╭─ DATA SECTION

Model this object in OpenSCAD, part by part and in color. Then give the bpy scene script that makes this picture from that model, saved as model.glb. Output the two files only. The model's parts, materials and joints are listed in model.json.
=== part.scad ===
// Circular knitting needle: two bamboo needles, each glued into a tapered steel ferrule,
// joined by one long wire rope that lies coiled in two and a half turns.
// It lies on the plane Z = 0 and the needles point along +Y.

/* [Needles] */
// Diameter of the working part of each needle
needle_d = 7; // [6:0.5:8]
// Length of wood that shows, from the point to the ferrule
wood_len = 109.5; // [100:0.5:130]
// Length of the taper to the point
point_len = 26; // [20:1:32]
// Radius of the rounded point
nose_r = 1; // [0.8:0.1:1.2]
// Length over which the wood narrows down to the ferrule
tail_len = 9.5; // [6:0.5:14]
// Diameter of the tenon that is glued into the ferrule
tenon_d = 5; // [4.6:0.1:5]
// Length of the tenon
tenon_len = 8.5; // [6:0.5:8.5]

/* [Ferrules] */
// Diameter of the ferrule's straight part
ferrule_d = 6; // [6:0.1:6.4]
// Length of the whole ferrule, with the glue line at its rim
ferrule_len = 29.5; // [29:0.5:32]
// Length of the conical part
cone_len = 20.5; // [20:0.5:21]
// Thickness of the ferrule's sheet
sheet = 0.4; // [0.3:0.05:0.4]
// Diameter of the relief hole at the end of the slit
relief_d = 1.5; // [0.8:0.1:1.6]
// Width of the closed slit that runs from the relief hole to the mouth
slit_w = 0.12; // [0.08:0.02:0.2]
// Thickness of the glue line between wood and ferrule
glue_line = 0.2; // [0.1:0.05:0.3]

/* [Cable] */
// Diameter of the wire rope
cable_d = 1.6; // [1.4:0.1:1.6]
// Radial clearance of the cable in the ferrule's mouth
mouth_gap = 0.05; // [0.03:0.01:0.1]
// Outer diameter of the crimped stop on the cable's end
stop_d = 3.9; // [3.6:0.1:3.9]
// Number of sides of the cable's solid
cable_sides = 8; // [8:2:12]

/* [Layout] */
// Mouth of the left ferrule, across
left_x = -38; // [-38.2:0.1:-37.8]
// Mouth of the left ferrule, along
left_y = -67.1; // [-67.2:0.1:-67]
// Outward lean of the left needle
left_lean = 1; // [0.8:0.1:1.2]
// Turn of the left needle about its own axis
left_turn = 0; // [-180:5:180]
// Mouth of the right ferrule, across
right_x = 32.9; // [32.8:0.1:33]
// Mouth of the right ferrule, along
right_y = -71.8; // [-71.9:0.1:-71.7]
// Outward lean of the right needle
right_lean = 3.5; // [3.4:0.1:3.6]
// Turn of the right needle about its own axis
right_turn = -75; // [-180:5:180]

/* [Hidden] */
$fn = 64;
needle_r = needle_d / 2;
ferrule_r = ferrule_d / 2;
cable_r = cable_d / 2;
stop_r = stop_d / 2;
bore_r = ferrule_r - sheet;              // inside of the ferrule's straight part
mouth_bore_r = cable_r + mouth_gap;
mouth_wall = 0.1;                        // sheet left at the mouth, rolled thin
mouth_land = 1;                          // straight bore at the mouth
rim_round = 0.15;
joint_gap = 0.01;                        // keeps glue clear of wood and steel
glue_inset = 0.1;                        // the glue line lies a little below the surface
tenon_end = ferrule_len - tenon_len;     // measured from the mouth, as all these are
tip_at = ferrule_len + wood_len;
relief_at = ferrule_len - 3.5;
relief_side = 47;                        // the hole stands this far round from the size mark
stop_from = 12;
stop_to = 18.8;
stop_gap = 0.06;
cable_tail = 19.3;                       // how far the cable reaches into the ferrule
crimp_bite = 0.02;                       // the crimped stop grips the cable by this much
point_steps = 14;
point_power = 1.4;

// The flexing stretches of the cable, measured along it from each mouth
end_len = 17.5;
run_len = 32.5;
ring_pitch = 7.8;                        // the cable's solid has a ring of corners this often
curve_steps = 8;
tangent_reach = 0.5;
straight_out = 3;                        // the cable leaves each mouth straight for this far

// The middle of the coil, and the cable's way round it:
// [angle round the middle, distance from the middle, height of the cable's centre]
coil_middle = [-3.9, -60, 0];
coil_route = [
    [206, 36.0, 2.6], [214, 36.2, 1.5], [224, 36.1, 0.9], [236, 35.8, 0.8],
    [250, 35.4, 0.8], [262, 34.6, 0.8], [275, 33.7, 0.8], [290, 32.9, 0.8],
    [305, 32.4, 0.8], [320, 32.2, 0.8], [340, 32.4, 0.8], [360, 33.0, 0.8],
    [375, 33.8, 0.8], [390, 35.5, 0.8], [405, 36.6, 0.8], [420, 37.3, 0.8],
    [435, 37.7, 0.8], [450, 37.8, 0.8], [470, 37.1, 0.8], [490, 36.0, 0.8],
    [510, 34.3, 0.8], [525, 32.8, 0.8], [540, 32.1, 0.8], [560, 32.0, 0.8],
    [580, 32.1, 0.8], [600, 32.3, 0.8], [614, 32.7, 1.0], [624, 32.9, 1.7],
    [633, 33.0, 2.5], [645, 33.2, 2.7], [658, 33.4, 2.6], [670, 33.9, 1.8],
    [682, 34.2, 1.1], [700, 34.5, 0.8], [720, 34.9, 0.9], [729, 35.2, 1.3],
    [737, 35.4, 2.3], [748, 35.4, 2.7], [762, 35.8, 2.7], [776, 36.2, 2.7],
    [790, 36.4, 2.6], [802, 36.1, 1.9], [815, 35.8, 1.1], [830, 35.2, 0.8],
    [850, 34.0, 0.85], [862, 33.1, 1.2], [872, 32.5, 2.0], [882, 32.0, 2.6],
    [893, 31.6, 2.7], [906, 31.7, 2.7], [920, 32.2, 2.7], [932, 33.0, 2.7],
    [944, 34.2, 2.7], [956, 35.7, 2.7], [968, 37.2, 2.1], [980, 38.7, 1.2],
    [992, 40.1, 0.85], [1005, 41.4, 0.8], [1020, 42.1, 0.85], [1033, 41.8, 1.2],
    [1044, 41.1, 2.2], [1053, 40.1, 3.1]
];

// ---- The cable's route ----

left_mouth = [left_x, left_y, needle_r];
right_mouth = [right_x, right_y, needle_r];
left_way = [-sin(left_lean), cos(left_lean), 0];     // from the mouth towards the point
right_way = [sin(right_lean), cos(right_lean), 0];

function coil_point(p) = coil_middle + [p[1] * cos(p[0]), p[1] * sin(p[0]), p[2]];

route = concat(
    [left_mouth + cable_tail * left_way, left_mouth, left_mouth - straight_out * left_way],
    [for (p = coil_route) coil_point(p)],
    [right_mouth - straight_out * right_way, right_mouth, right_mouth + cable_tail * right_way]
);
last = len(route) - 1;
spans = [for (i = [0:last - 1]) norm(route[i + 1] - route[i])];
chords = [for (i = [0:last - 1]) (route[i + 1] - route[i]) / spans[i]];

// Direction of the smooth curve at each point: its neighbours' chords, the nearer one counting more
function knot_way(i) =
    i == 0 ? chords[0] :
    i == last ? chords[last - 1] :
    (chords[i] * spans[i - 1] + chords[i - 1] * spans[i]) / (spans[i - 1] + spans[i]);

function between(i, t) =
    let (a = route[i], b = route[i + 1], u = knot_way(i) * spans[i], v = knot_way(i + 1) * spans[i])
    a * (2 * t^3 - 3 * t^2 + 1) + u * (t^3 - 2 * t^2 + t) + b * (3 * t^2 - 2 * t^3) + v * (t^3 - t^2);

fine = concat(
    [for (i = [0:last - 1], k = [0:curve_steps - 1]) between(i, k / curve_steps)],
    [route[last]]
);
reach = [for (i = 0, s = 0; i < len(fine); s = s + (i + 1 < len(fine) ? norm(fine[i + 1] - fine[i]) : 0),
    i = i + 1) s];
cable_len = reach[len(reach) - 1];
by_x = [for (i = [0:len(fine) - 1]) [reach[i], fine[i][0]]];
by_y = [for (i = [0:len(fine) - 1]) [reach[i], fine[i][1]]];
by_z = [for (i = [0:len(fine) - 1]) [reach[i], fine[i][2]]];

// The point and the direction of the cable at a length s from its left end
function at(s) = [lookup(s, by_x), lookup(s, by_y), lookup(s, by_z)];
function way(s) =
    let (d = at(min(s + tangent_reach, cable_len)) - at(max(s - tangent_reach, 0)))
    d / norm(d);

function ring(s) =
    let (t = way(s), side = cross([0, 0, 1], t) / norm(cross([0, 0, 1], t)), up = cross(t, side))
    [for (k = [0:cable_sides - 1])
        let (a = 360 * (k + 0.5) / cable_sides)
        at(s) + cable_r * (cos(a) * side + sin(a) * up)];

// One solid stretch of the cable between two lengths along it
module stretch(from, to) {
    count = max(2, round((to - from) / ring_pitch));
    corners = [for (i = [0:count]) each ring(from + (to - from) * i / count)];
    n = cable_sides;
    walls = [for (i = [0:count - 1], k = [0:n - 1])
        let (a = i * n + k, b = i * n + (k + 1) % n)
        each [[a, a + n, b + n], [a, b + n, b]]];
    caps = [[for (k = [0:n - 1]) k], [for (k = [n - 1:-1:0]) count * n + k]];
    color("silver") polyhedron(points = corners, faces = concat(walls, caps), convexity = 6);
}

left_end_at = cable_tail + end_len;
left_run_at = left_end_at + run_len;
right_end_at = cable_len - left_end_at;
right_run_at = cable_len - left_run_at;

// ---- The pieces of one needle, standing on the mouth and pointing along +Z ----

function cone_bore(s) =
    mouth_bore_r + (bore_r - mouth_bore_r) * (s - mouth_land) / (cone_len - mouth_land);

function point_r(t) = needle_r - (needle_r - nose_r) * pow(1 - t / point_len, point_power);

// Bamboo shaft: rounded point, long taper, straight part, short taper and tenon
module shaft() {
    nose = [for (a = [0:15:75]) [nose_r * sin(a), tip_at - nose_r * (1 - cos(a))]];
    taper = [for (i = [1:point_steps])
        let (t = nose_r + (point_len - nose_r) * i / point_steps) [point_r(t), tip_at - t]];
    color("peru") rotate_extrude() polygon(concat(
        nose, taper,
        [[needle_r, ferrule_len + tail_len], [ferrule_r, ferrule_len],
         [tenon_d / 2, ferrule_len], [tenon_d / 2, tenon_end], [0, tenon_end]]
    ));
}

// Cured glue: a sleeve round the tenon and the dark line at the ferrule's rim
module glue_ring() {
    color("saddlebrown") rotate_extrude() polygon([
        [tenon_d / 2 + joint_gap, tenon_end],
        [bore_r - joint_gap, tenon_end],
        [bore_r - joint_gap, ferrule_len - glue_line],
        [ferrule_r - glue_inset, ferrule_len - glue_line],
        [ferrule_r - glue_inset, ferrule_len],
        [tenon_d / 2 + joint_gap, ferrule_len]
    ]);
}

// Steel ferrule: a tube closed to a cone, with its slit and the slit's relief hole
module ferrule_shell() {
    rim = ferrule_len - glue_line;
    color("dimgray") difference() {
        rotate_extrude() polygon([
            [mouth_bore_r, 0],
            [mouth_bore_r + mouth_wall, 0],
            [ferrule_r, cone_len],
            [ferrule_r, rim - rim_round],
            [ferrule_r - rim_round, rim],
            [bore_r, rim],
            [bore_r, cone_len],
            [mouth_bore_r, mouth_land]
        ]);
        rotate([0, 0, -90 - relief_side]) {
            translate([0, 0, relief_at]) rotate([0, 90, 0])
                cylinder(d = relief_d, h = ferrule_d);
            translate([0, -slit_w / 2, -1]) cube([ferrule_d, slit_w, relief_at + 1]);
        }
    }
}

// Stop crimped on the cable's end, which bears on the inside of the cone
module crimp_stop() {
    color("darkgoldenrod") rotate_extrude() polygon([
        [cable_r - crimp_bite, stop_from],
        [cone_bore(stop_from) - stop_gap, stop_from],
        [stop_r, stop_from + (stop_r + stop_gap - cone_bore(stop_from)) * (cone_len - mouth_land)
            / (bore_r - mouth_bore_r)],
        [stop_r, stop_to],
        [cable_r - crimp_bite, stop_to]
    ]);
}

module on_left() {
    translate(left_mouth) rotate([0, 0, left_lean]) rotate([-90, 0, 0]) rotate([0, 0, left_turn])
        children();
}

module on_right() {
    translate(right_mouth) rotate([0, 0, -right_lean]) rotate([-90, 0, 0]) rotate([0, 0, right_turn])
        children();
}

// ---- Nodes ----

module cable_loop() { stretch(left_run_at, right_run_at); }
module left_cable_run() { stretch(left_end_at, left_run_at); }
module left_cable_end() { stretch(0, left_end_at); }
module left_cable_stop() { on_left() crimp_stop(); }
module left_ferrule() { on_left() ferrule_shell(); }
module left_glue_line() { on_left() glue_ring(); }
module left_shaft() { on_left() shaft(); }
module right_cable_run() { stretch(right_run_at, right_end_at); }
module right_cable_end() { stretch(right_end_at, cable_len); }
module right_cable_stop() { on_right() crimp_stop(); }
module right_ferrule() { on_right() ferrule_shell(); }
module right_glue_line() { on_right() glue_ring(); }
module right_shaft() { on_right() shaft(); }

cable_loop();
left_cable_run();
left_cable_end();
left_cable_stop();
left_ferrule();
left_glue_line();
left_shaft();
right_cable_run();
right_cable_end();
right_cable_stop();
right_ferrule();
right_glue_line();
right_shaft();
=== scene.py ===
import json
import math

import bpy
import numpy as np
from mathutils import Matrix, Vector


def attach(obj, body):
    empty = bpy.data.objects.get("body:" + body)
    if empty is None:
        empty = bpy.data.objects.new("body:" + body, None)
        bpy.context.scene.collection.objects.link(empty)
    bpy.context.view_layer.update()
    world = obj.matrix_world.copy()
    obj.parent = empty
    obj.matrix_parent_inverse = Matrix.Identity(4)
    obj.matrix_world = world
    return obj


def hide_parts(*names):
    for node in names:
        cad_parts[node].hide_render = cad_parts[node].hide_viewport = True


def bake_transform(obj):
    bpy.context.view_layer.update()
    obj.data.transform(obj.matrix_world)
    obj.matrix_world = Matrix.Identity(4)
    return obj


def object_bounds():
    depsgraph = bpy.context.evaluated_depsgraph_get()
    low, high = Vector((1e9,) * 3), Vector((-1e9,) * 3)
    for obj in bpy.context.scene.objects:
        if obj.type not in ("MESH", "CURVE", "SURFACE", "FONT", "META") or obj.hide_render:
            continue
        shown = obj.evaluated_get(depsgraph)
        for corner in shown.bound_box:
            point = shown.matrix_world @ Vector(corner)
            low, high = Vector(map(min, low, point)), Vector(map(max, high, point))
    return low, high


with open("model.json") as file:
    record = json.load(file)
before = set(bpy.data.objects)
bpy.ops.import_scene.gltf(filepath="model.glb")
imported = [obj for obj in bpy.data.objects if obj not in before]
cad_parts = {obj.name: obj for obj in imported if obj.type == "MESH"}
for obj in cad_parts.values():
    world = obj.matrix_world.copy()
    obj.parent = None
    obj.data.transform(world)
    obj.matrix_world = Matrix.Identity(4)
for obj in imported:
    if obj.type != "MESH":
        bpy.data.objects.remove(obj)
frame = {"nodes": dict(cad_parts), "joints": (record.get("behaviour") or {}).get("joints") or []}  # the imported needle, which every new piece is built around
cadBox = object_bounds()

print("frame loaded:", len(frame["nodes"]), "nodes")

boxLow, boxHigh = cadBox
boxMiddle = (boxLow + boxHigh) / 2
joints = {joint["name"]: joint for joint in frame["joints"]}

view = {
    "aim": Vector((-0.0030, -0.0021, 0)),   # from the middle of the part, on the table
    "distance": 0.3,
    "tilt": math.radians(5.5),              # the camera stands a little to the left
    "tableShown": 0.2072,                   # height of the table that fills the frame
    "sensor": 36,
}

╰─

◆ PROBLEM REQUIREMENTS: Using the data above, restate word for word the lines from its opening line through the line that contains "point along +Y.", and no more.

◆ SOLVED EXERCISE:
Model this object in OpenSCAD, part by part and in color. Then give the bpy scene script that makes this picture from that model, saved as model.glb. Output the two files only. The model's parts, materials and joints are listed in model.json.
=== part.scad ===
// Circular knitting needle: two bamboo needles, each glued into a tapered steel ferrule,
// joined by one long wire rope that lies coiled in two and a half turns.
// It lies on the plane Z = 0 and the needles point along +Y.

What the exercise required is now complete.